The plant controller reads the substation frequency measurement, applies a dead-band of 0.036 Hz around the 60 Hz reference, and outside that band uses a droop curve at 5% or tighter to compute an active power correction. Most utility-scale operators run the settings at the FERC ceilings because they leave headroom for other grid services and simplify the interconnection study. The National Renewable Energy Laboratory publishes reference droop curves and solar plant frequency response tuning guidance in its inverter-based resource studies at NREL.gov, and interconnection engineers usually mirror those curves during the initial commissioning walkthrough. Sites in balancing authorities with tighter frequency performance records sometimes file for a narrower droop, such as 3%, to increase their headroom contribution and reduce the curtailment penalty on annual energy yield.

How is fast frequency response different from primary frequency response?
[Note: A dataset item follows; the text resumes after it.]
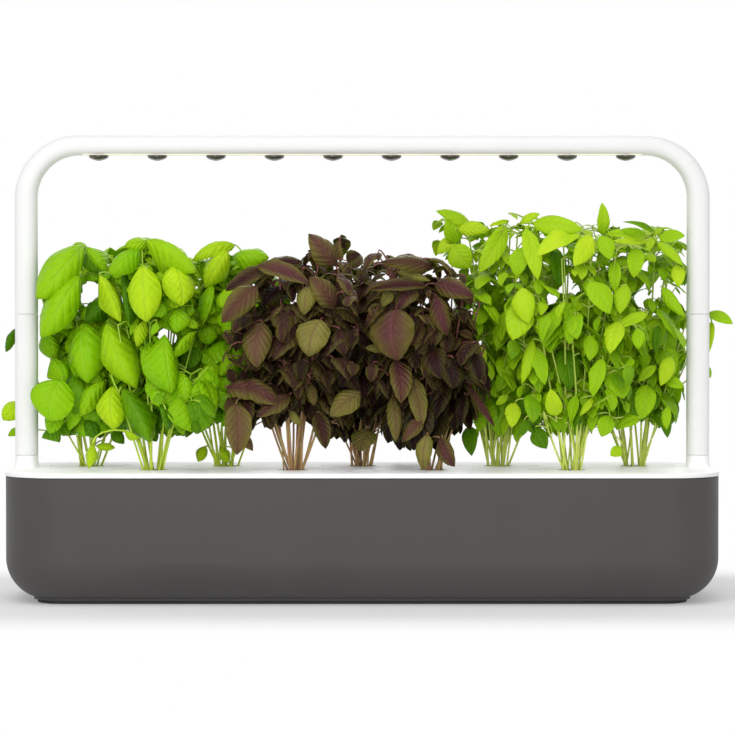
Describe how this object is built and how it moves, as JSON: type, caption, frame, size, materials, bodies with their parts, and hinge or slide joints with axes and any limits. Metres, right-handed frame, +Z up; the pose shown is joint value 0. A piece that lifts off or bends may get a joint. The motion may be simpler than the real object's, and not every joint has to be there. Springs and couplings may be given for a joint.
{
  "type": "countertop hydroponic garden",
  "caption": "Self-watering countertop herb garden: long water tank with lid, two rows of planted pods, a float and a lamp arch on lift-off extension arms.",
  "frame": {"origin": "middle of the underside of the foot plate, on the surface that the garden stands on", "axes": "+X along the tank's length towards the power inlet side, +Y towards the back, +Z up; -Y is the front"},
  "size_m": [0.624, 0.1892, 0.4076],
  "materials": {
    "tank": "satin moulded plastic, dark warm grey",
    "foot": "matt dark rubber",
    "lid": "satin moulded plastic, white",
    "tube": "smooth satin white",
    "cup": "satin moulded plastic, white",
    "float": "satin white",
    "lens": "glossy dark smoked dome",
    "diffuser": "cream diffuser",
    "board": "green circuit board",
    "contact": "bright contact metal",
    "inlet": "black socket",
    "screw": "zinc plated",
    "soil": "fibrous dark growing medium with a felt wick",
    "sweet_basil": "glossy cupped green leaves",
    "purple_basil": "serrated dark purple leaves",
    "lemon_basil": "pointed light green leaves"
  },
  "bodies": {
    "tank": {"water_tank": "tank", "foot_plate": "foot"},
    "lid": {"lid_tray": "lid", "board_tray": "cup", "timer_board": "board", "power_inlet": "inlet", "tray_screw_1": "screw", "tray_screw_2": "screw", "socket_jack": "contact", "float_guide": "cup"},
    "float": {"float_indicator": "float"},
    "extension_left": {"extension_arm_left": "tube"},
    "extension_right": {"extension_arm_right": "tube", "arm_connector": "contact"},
    "lamp": {"lamp_arch": "tube", "lamp_plug": "contact", "led_cover": "diffuser", "led_board": "board", "lens_1": "lens", "lens_2": "lens", "lens_3": "lens", "lens_4": "lens", "lens_5": "lens", "lens_6": "lens", "lens_7": "lens", "lens_8": "lens", "lens_9": "lens", "lens_10": "lens"},
    "pod_1": {"pod_cup_1": "cup", "growth_plug_1": "soil", "plant_1": "sweet_basil"},
    "pod_2": {"pod_cup_2": "cup", "growth_plug_2": "soil", "plant_2": "sweet_basil"},
    "pod_3": {"pod_cup_3": "cup", "growth_plug_3": "soil", "plant_3": "sweet_basil"},
    "pod_4": {"pod_cup_4": "cup", "growth_plug_4": "soil", "plant_4": "purple_basil"},
    "pod_5": {"pod_cup_5": "cup", "growth_plug_5": "soil", "plant_5": "purple_basil"},
    "pod_6": {"pod_cup_6": "cup", "growth_plug_6": "soil", "plant_6": "purple_basil"},
    "pod_7": {"pod_cup_7": "cup", "growth_plug_7": "soil", "plant_7": "lemon_basil"},
    "pod_8": {"pod_cup_8": "cup", "growth_plug_8": "soil", "plant_8": "lemon_basil"},
    "pod_9": {"pod_cup_9": "cup", "growth_plug_9": "soil", "plant_9": "lemon_basil"}
  },
  "joints": [
    {"name": "lid_lift", "type": "slide", "parent": "tank", "child": "lid", "axis": [0, 0, 1], "range_m": [0, 0.11]},
    {"name": "float_rise", "type": "slide", "parent": "lid", "child": "float", "axis": [0, 0, 1], "range_m": [0, 0.032]},
    {"name": "extension_left_lift", "type": "slide", "parent": "lid", "child": "extension_left", "axis": [0, 0, 1], "range_m": [0, 0.032]},
    {"name": "extension_right_lift", "type": "slide", "parent": "lid", "child": "extension_right", "axis": [0, 0, 1], "range_m": [0, 0.032]},
    {"name": "lamp_lift", "type": "slide", "parent": "extension_left", "child": "lamp", "axis": [0, 0, 1], "range_m": [0, 0.032]},
    {"name": "pod_1_lift", "type": "slide", "parent": "lid", "child": "pod_1", "axis": [0, 0, 1], "range_m": [0, 0.052]},
    {"name": "pod_2_lift", "type": "slide", "parent": "lid", "child": "pod_2", "axis": [0, 0, 1], "range_m": [0, 0.052]},
    {"name": "pod_3_lift", "type": "slide", "parent": "lid", "child": "pod_3", "axis": [0, 0, 1], "range_m": [0, 0.052]},
    {"name": "pod_4_lift", "type": "slide", "parent": "lid", "child": "pod_4", "axis": [0, 0, 1], "range_m": [0, 0.052]},
    {"name": "pod_5_lift", "type": "slide", "parent": "lid", "child": "pod_5", "axis": [0, 0, 1], "range_m": [0, 0.052]},
    {"name": "pod_6_lift", "type": "slide", "parent": "lid", "child": "pod_6", "axis": [0, 0, 1], "range_m": [0, 0.052]},
    {"name": "pod_7_lift", "type": "slide", "parent": "lid", "child": "pod_7", "axis": [0, 0, 1], "range_m": [0, 0.052]},
    {"name": "pod_8_lift", "type": "slide", "parent": "lid", "child": "pod_8", "axis": [0, 0, 1], "range_m": [0, 0.052]},
    {"name": "pod_9_lift", "type": "slide", "parent": "lid", "child": "pod_9", "axis": [0, 0, 1], "range_m": [0, 0.052]}
  ],
  "couplings": [
    {"joint": "extension_right_lift", "follows": "extension_left_lift", "ratio": 1}
  ]
}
Primary frequency response is the slower, sustained active power adjustment inherited from synchronous governor action, delivered over roughly 10 to 30 seconds. Fast frequency response is a sub-second injection or absorption of active power delivered by inverter-based resources or a co-located BESS, per joint EPRI and NERC studies on inverter-based resource integration. FFR can arrive within 500 milliseconds of a disturbance, which is fast enough to arrest a frequency nadir before it triggers under-frequency load shedding. Both services coexist on the same solar plant: FFR handles the first swing and primary response takes over for the settlement window that BAL-003-2 measures. BESS-paired plants can stack both layers from the same asset by configuring the battery inverter for dP/dt inertia response under 200 ms and standard droop above 500 ms, producing a tiered profile that satisfies FFR program thresholds and the NERC BAL-003-2 measurement window in a single commissioning test package.

How does NERC BAL-003-2 calculate a balancing authority frequency response obligation?
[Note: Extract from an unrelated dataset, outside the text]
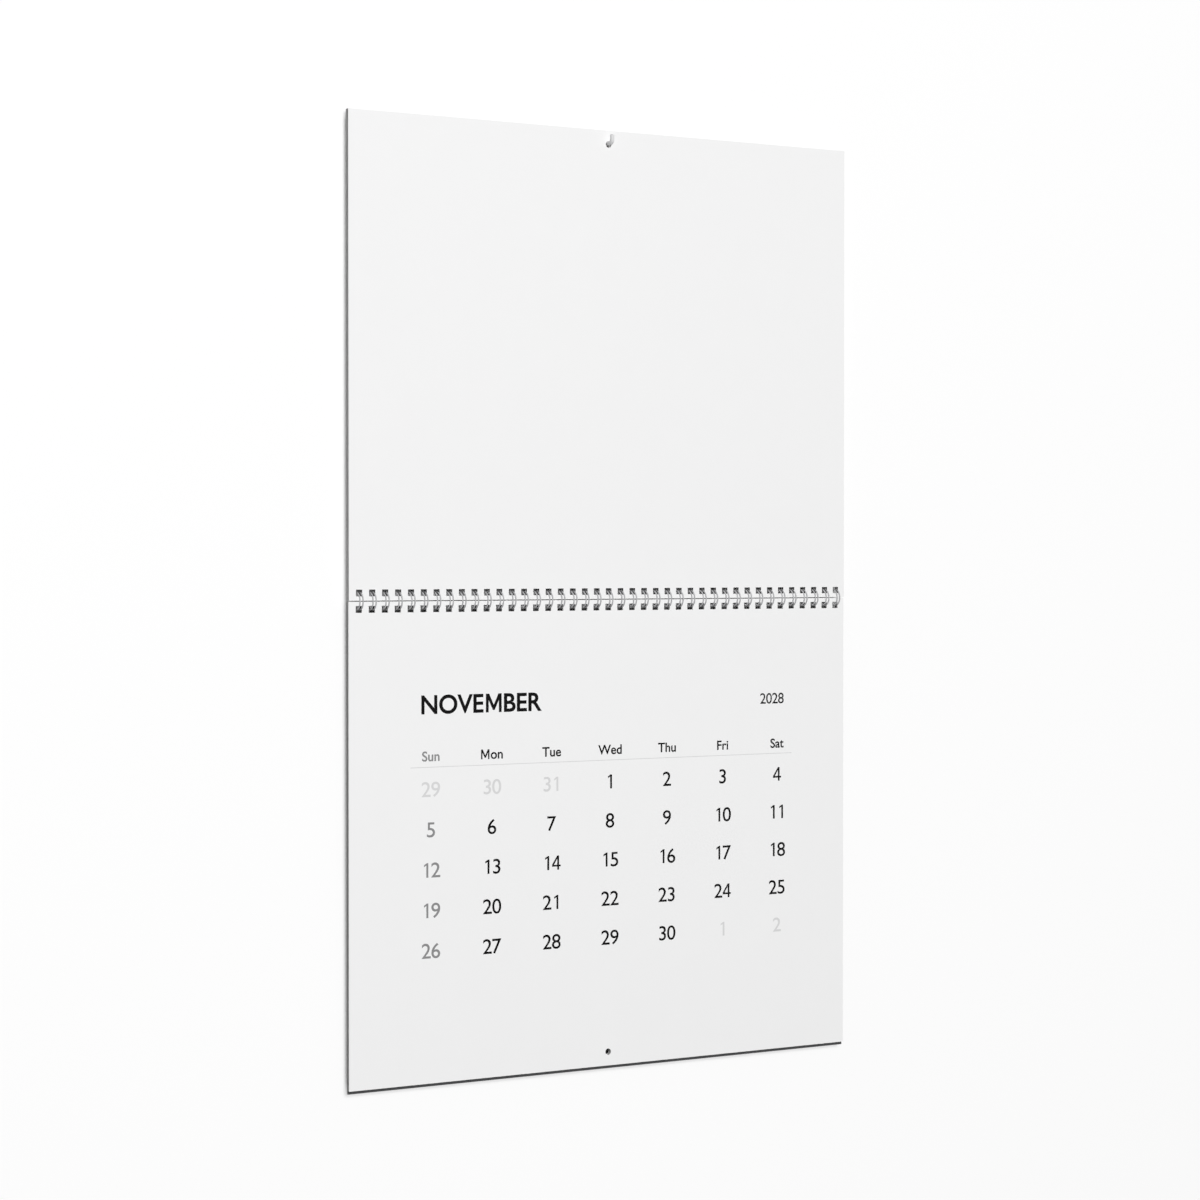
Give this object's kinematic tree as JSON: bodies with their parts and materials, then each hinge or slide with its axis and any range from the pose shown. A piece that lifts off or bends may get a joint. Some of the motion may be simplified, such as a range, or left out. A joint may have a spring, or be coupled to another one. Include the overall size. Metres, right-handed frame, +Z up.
{
  "type": "wall calendar",
  "caption": "Open wall calendar with twin-loop wire binding: blank upper page, month grid on the lower page, grey back board, hanging hook.",
  "frame": {"origin": "on the wall, on the axis of the hook that carries the calendar", "axes": "+X along the wall to the right as seen from the front, +Y into the wall, +Z up"},
  "size_m": [0.352, 0.0254, 0.5847],
  "materials": {
    "leaf_paper": "matt coated white",
    "cover_card": "satin coated white",
    "grey_board": "lined with dark grey paper, pale core at the cut edges",
    "binding_wire": "light grey nylon coating",
    "hook": "white enamel"
  },
  "bodies": {
    "upper_half": {"wall_hook": "hook", "front_cover": "cover_card", "turned_sheets": "leaf_paper"},
    "binding": {"wire_binding": "binding_wire"},
    "lower_half": {"coming_sheets": "leaf_paper", "back_board": "grey_board"},
    "month": {"month_sheet": "leaf_paper"}
  },
  "joints": [
    {"name": "lower_half_fold", "type": "hinge", "parent": "upper_half", "child": "lower_half", "pos_m": [0, -0.00746, -0.28349], "axis": [-1, 0, 0], "range_deg": [0, 177]},
    {"name": "month_turn", "type": "hinge", "parent": "lower_half", "child": "month", "pos_m": [0, -0.00746, -0.28349], "axis": [1, 0, 0], "range_deg": [-178, 0]},
    {"name": "binding_roll", "type": "hinge", "parent": "upper_half", "child": "binding", "pos_m": [0, -0.00667, -0.2823], "axis": [-1, 0, 0], "range_deg": [0, 89]}
  ],
  "couplings": [
    {"joint": "binding_roll", "follows": "lower_half_fold", "ratio": 0.5}
  ]
}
NERC BAL-003-2 assigns each balancing authority a frequency response obligation (FRO) in megawatts per 0.1 Hz of frequency deviation, calculated annually from the prior year disturbance recordings under the frequency response sharing methodology. The FRO scales with the balancing authority share of interconnection demand and generation, plus the interconnection frequency bias setting. NERC publishes the current FRO values and the sharing group assignments in the BAL-003 attachments each year. Balancing authorities that miss the target for two consecutive years face compliance escalation with mitigation plans reviewed by the regional entity. Individual solar plants are rarely the balancing authority, but their commissioning records and ongoing SCADA data become evidence during a regional entity audit, which is why REIG engineers recommend retaining at least two years of 100 ms frequency and active power traces in the plant historian.

What tests validate solar plant frequency response during commissioning?

Commissioning testing runs a frequency injection at the plant controller frequency reference input, stepping the value from 60.000 Hz to 59.900 Hz and back to 60.036 Hz to walk through both dead-band edges and the droop slope. The witness engineer records active power at each step and compares the slope against the certified droop model. IEEE 1547-2018 defines the reference test sequence, and most interconnection agreements attach a modified version of that protocol. The final report becomes the primary evidence during ongoing NERC BAL-003-2 audits and any post-event review by the regional entity. Most interconnection owners also require the report to include a PMU calibration certificate dated within 12 months of the test and the PPC firmware version log, so the witness record is traceable to the exact software build that governed the plant during commissioning.